1個是4，1個是8？這....難道不是按照16位元組對齊的？等等，難道是函數調用者和被調用者放一起了導致的GCC優化（GCC覺得這個函數就自己一個文件內部調用，然後就不按規矩對齊？）？或者gcc執行了葉函數優化？

分成t.c和 t1.c 並且加了一個printf調用的結果進一步論證了I386 gcc默認不是16位元組對齊的

4，8，c 都出現了。。毫無疑問：linux gcc i386函數調用堆棧是按4位元組對齊的（不用理睬到底是push ebp之後對齊還是之前，4位元組對齊這個問題不存在了）。
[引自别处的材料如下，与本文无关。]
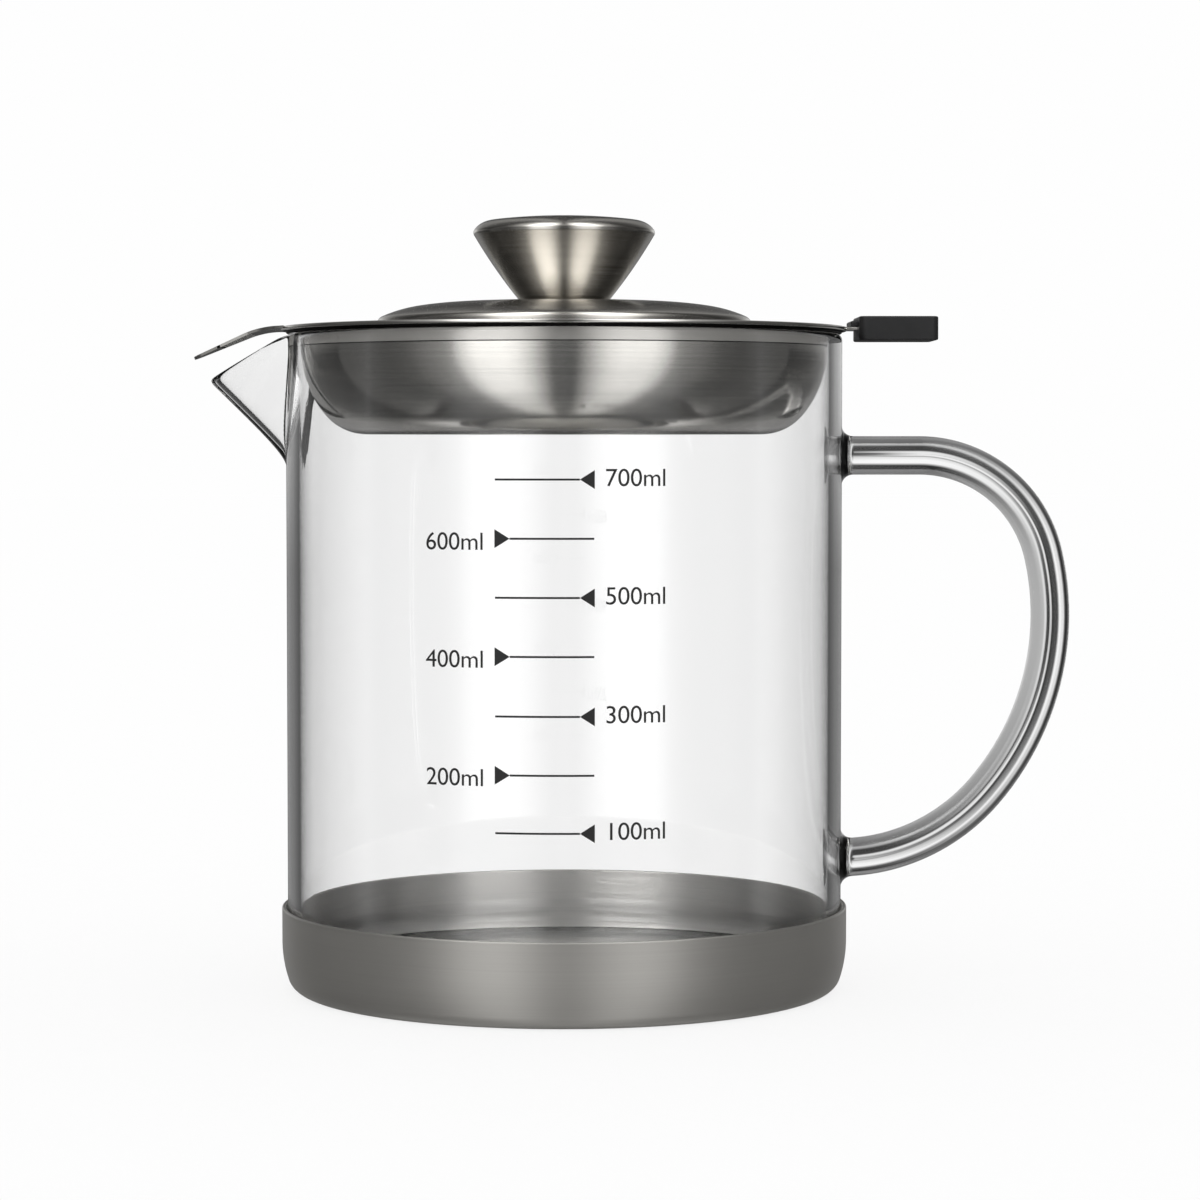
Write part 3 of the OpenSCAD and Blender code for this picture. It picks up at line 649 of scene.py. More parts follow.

遵守system V i386 abi。sco.com 的頁面

蘋果i386是個例外，是16位元組對齊的，我猜主要是

1.蘋果轉x86晚，沒有必要繼承一些包袱。

2.為了方便sizeof(long double)==16。

這裡也有說IA-32 Function Calling Conventions

那麼樓上RednaxelaFX 說如果不是16byte對齊，如何支持SSE呢？

這個問題太簡單了，經常去反彙編main函數的人絕對更熟悉（因為過去的I386可執行程序是可在別的系統上啟動的，main函數入口的棧是有未對齊的風險的）：

and $0xfffffff0,%esp

手工執行一下對齊即可。

--------------------------------------------------------------------------------------------------------------------------------------

很抱歉了問題主，我的回答是用來回應RednaxelaFX的回答（本來打算評論他的回答，但是我打算還是貼一些圖來做例證），你的問題主要是因為我手頭沒有你的源碼，不能做有保證的推斷（我不打算空口白牙就來解釋你的情況），不能回答你的問題了深表歉意。

32位沒有優化過的臨時變數都是用棧空間的，至於用寄存器做臨時變數，代碼優化過才會有。臨時變數少，能用寄存器優化，多了就只能棧空間了。你用個數組試試int a[100];

因為每個棧幀有約定的對齊規則呀……才看完這本不久……